Set down exactly the lines of the listing below, please, beginning with the first and ending with the line that holds "and +Z is up.".
::: Given material :::
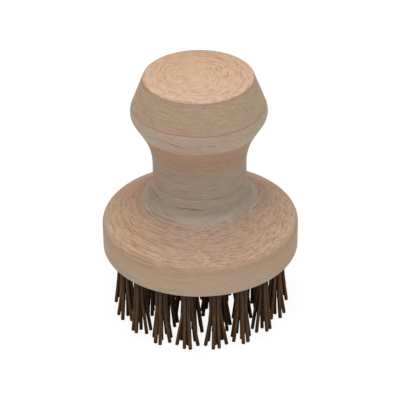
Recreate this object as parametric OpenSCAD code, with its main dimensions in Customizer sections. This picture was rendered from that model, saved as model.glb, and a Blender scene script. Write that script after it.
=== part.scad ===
// Round barbecue cleaning brush: a turned beech head with a mushroom grip, and
// staple-set tufts of stiff plant fibre in rings under its base. The origin is
// on the axis of the head, in the plane of the fibre tips, and +Z is up.

/* [Base] */
// Diameter of the round base
base_d = 80; // [76:1:100]
// Height of the upright side of the base
base_side_h = 13; // [11:0.5:20]
// Rise of the sloping top of the base, from its shoulder to the foot of the neck
base_slope_h = 9.8; // [6:0.2:14]
// Radius of the shoulder between the side and the sloping top
shoulder_r = 3.8; // [1:0.2:6]
// Radius of the bottom edge of the base
rim_edge_r = 0.8; // [0.4:0.1:2]

/* [Neck] */
// Diameter of the neck
neck_d = 37.8; // [30:0.2:42]
// Length of the neck between the flare and the underside of the knob
neck_h = 17.8; // [14:0.2:30]
// Diameter of the foot, where the flare of the neck meets the base
foot_d = 46.2; // [43:0.2:54]
// Height of the flare at the foot of the neck
flare_h = 6.3; // [4:0.1:10]
// Radius of the hollow corner at the top of the flare
flare_r = 8; // [2:0.5:12]
// Radius of the hollow corner at the foot
foot_r = 1.5; // [0.5:0.1:4]

/* [Knob] */
// Widest diameter of the knob, before its edge is rounded
knob_d = 55.8; // [50:0.2:66]
// Height of the hollow underside of the knob
under_h = 15.2; // [12:0.2:20]
// Radius of the hollow curve from the neck into the underside of the knob
under_r = 30; // [10:1:32]
// Radius of the widest edge of the knob
knob_edge_r = 5.8; // [2:0.2:9]
// Height of the knob above its widest edge
knob_h = 15.9; // [12:0.1:24]
// Diameter of the flat top of the knob
knob_top_d = 43.6; // [34:0.2:48]
// Radius of the edge of the flat top
top_edge_r = 1.2; // [0.4:0.1:3]

/* [Tufts] */
// Length of the fibres below the base
bristle_len = 29; // [22:0.5:40]
// Diameter of one fibre
fibre_d = 1.5; // [1:0.05:1.6]
// Gap between neighbouring fibres where they leave the base
fibre_gap = 0.05; // [0.02:0.01:0.1]
// Number of fibres round the middle one of a tuft
outer_fibres = 7; // [5:1:8]
// Distance from the axis of a tuft to the tips of its outer fibres
spread = 3.9; // [3:0.05:4.2]
// Depth below the base at which the outer fibres start to turn outwards
bend_depth = 11; // [8:0.5:14]
// Length over which a fibre turns, before it runs on straight to its tip
bend_len = 4; // [2:0.5:8]

/* [Rings of tufts] */
// Number of rings round the middle tuft, with six more tufts in each ring
rings = 3; // [1:1:3]
// Distance from the rim of the base to the centres of the outermost tufts
rim_margin = 7.6; // [6:0.1:8]
// Turn of the inner rings against the outermost one
inner_turn = -9; // [-15:0.5:15]

/* [Variation between fibres] */
// Most that a tip lies nearer or further than the spread
spread_vary = 0.6; // [0:0.05:0.6]
// Most that a turn lies higher or lower than the bend depth
bend_vary = 2; // [0:0.1:3]
// Most that a fibre stands off its even place round the tuft, in degrees
place_vary = 1.2; // [0:0.1:1.5]
// Most that a fibre leans to one side of its radial line, in degrees
aim_vary = 25; // [0:1:30]
// Most that a fibre is cut shorter than the longest
trim_vary = 0.3; // [0:0.1:1]

/* [Tuft holes] */
// Depth of the straight part of each hole
hole_depth = 8; // [7:0.1:9]
// Angle of the drill's point, in degrees
drill_angle = 118; // [90:1:140]
// Packed fibre outside the drawn ones in the root of a tuft
root_skin = 0.1; // [0.05:0.01:0.2]
// Depth of the root's end inside the mouth of its hole
root_inset = 0.6; // [0.2:0.1:1.5]

/* [Anchors] */
// Thickness of an anchor strip
anchor_t = 0.4; // [0.3:0.05:0.6]
// Width of an anchor strip, along the hole
anchor_w = 2; // [1.4:0.1:2.6]
// Bite of each end of an anchor strip into the wood
anchor_bite = 0.5; // [0.2:0.1:0.8]

/* [Fits] */
// Radial gap between the root of a tuft and its hole
tuft_fit = 0.05; // [0.02:0.01:0.1]
// Gap round an anchor strip in its slot
anchor_fit = 0.02; // [0.01:0.01:0.05]

/* [Hidden] */
$fn = 96;
fibre_r = fibre_d / 2;
// The outer fibres of a tuft stand side by side round its middle fibre
bundle_r = max((fibre_d + fibre_gap) / 2 / sin(180 / outer_fibres), fibre_d + fibre_gap);
root_r = bundle_r + fibre_r + root_skin;
hole_r = root_r + tuft_fit;
ring_pitch = (base_d / 2 - rim_margin) / rings;
wood_z = bristle_len;
// The root's round end seats in the cone that the drill's point left
point_h = hole_r / tan(drill_angle / 2);
root_centre = hole_depth + point_h - (root_r + tuft_fit) / sin(drill_angle / 2);
anchor_l = 2 * (hole_r + anchor_bite);
// How far the straight end of a fibre stands inside its bend, all round and
// lengthways, so that the two meet at a clear edge
end_inset = 0.01;
// How far the circle of a rounding stands into the two walls that it joins, so
// that it meets each of them at a clear corner
run_in = 0.002;

// Heights of the head's corners above its underside
foot_z = base_side_h + base_slope_h;
neck_z = foot_z + flare_h;
under_z = neck_z + neck_h;
knob_z = under_z + under_h;
top_z = knob_z + knob_h;

// Corners of half the head's section, each with the radius of its rounding
HEAD = [
    [[0, 0], 0],
    [[base_d / 2, 0], rim_edge_r],
    [[base_d / 2, base_side_h], shoulder_r],
    [[foot_d / 2, foot_z], foot_r],
    [[neck_d / 2, neck_z], flare_r],
    [[neck_d / 2, under_z], under_r],
    [[knob_d / 2, knob_z], knob_edge_r],
    [[knob_top_d / 2, top_z], top_edge_r],
    [[0, top_z], 0]
];

// A tuft is its name, its ring's radius, its bearing from +X, its number and its
// hand. The tufts on the left of the front, -Y, mirror those on the right.
function two_digits(n) = str(n < 10 ? "0" : "", n);
function ring_name(k) = k == rings ? "outer" : k == 1 ? "inner" : "middle";
function ring_of_tufts(k) = [
    for (i = [0:6 * k - 1])
        let (bearing = i * 60 / k + (k == rings ? 0 : inner_turn))
        let (from_front = (bearing + 270) % 360 - 180)
        [
            str("tuft_", ring_name(k), "_", two_digits(i + 1)),
            k * ring_pitch,
            bearing,
            3 * k * (k - 1) + 1 + floor(abs(from_front) * k / 60),
            from_front < 0 ? -1 : 1
        ]
];
TUFTS = [["tuft_centre", 0, 0, 0, 1], for (k = [1:rings]) each ring_of_tufts(k)];

// A fixed scatter from -1 to 1 for each fibre of each tuft
function scatter(tuft, fibre, kind) =
    let (s = 43.76 * sin(106.2 * tuft + 194 * fibre + 112.3 * kind))
    2 * (s - floor(s)) - 1;

function unit(v) = v / norm(v);

// The piece between a sharp corner p and its rounding, r, towards a and b. Past
// the corner it runs on a little, across the outline.
module corner_piece(a, p, b, r) {
    u = unit(a - p);
    v = unit(b - p);
    middle = unit(u + v);
    half = acos(u * v) / 2;
    room = min(norm(a - p), norm(b - p)) / 2;
    t = min(r / tan(half), room);
    c = p + middle * t / cos(half);
    difference() {
        polygon([p - middle * t / 2, p + u * t, c, p + v * t]);
        translate(c) circle(r = t * tan(half) + run_in);
    }
}

// Rounds the corners of one side of an outline: outward ones are cut back and
// hollow ones are filled
module rounded_outline(corners) {
    last = len(corners) - 1;
    function turn(i) = cross(corners[i][0] - corners[i - 1][0], corners[i + 1][0] - corners[i][0]);
    module piece(i) corner_piece(
        corners[i - 1][0], corners[i][0], corners[i + 1][0], corners[i][1]
    );
    difference() {
        union() {
            polygon([for (c = corners) c[0]]);
            for (i = [1:last - 1]) if (turn(i) < 0) piece(i);
        }
        for (i = [1:last - 1]) if (turn(i) > 0) piece(i);
    }
}

// Puts a tuft's own frame at its place: +X outwards, z = 0 at the wood's face
module at_tuft(t) {
    rotate(t[2]) translate([t[1], 0, wood_z]) children();
}

module anchor(gap) {
    translate([0, 0, root_centre])
        cube([anchor_t + 2 * gap, anchor_l + 2 * gap, anchor_w + 2 * gap], center = true);
}

// A drilled hole, open through the face of the wood, with its anchor's slot
module tuft_hole() {
    below = 1;
    translate([0, 0, -below]) cylinder(h = hole_depth + below, r = hole_r);
    translate([0, 0, hole_depth]) cylinder(h = point_h, r1 = hole_r, r2 = 0);
    anchor(anchor_fit);
}

module wood_head() {
    color("burlywood") difference() {
        translate([0, 0, wood_z]) rotate_extrude() rounded_outline(HEAD);
        for (t = TUFTS) at_tuft(t) tuft_hole();
    }
}

module anchor_strips() {
    color("silver") for (t = TUFTS) at_tuft(t) anchor(0);
}

// A fibre from inside the root down to the depth at which it turns, round a bend
// towards +X and on straight, so that its tip lies the given reach out
module fibre(depth, free, reach) {
    turn_len = min(bend_len, free / 2);
    lean = atan(reach / (free - turn_len / 2));
    bend_r = turn_len * 180 / PI / lean;
    end_len = (free - bend_r * sin(lean)) / cos(lean);
    translate([0, 0, -depth]) {
        cylinder(h = depth + 2 * root_inset, r = fibre_r);
        translate([bend_r, 0, 0]) rotate([90, 0, 0])
            rotate_extrude(angle = lean, start = 180) translate([bend_r, 0]) circle(r = fibre_r);
        translate([bend_r, 0, 0]) rotate([0, -lean, 0]) translate([-bend_r, 0, -end_len])
            cylinder(h = end_len + end_inset, r = fibre_r - end_inset);
    }
}

// The folded root: a plug with a round end, slotted for its anchor
module root() {
    difference() {
        union() {
            translate([0, 0, root_inset])
                cylinder(h = root_centre - root_inset, r = root_r);
            translate([0, 0, root_centre]) intersection() {
                sphere(r = root_r);
                cylinder(h = 2 * root_r, r = 2 * root_r);
            }
        }
        anchor(anchor_fit);
    }
}

module tuft(t) {
    color("saddlebrown") at_tuft(t) scale([1, t[4], 1]) {
        root();
        translate([0, 0, -bristle_len])
            cylinder(h = bristle_len + 2 * root_inset, r = fibre_r);
        for (j = [0:outer_fibres - 1]) {
            place = (j + 0.5) * 360 / outer_fibres + place_vary * scatter(t[3], j, 0);
            reach = spread - bundle_r + spread_vary * scatter(t[3], j, 1);
            depth = bend_depth + bend_vary * scatter(t[3], j, 2);
            cut = trim_vary * (0.6 + 0.4 * scatter(t[3], j, 3));
            rotate(place) translate([bundle_r, 0, 0])
                rotate(aim_vary * scatter(t[3], j, 4))
                    fibre(depth, bristle_len - cut - depth, reach);
        }
    }
}

wood_head();
anchor_strips();
for (t = TUFTS) tuft(t);
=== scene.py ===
"""Looks of the round barbecue cleaning brush: a turned beech head and tufts of
stiff plant fibre, on a pale floor under soft studio light.

Lengths are in millimetres, as in part.scad, unless a comment says metres. Meshes
are made in metres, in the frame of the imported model.
"""

import math
from functools import reduce

import bpy
import numpy as np
from mathutils import Matrix, Vector


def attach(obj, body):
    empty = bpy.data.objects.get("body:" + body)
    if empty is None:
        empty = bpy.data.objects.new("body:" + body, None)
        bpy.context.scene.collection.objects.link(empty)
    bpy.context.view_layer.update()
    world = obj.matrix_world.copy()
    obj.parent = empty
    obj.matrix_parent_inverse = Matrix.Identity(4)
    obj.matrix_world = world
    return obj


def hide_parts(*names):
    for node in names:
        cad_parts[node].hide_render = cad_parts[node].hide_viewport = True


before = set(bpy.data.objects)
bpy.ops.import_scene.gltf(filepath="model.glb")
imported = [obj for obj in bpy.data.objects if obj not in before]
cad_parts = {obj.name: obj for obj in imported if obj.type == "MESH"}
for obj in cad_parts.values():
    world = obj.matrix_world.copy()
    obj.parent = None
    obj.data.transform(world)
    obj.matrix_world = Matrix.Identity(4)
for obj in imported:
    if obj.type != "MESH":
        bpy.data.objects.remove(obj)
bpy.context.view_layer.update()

MM = 0.001

# Sizes of the brush, as in part.scad
BRISTLE_LEN = 29.0
BASE_D = 80.0
FIBRE_R = 0.75
FIBRE_GAP = 0.05
OUTER_FIBRES = 7
SPREAD = 3.9
BEND_DEPTH = 11.0
BEND_LEN = 4.0
RINGS = 3
RIM_MARGIN = 7.6
INNER_TURN = -9.0
SPREAD_VARY = 0.6
BEND_VARY = 2.0
PLACE_VARY = 1.2
AIM_VARY = 25.0
TRIM_VARY = 0.3
ROOT_INSET = 0.6
ROOT_SKIN = 0.1
ROOT_DEPTH = 8.4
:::
Finished exercise:
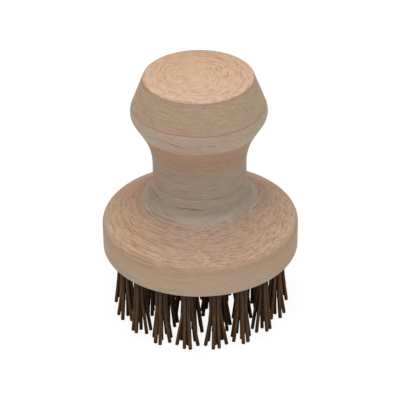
Recreate this object as parametric OpenSCAD code, with its main dimensions in Customizer sections. This picture was rendered from that model, saved as model.glb, and a Blender scene script. Write that script after it.
=== part.scad ===
// Round barbecue cleaning brush: a turned beech head with a mushroom grip, and
// staple-set tufts of stiff plant fibre in rings under its base. The origin is
// on the axis of the head, in the plane of the fibre tips, and +Z is up.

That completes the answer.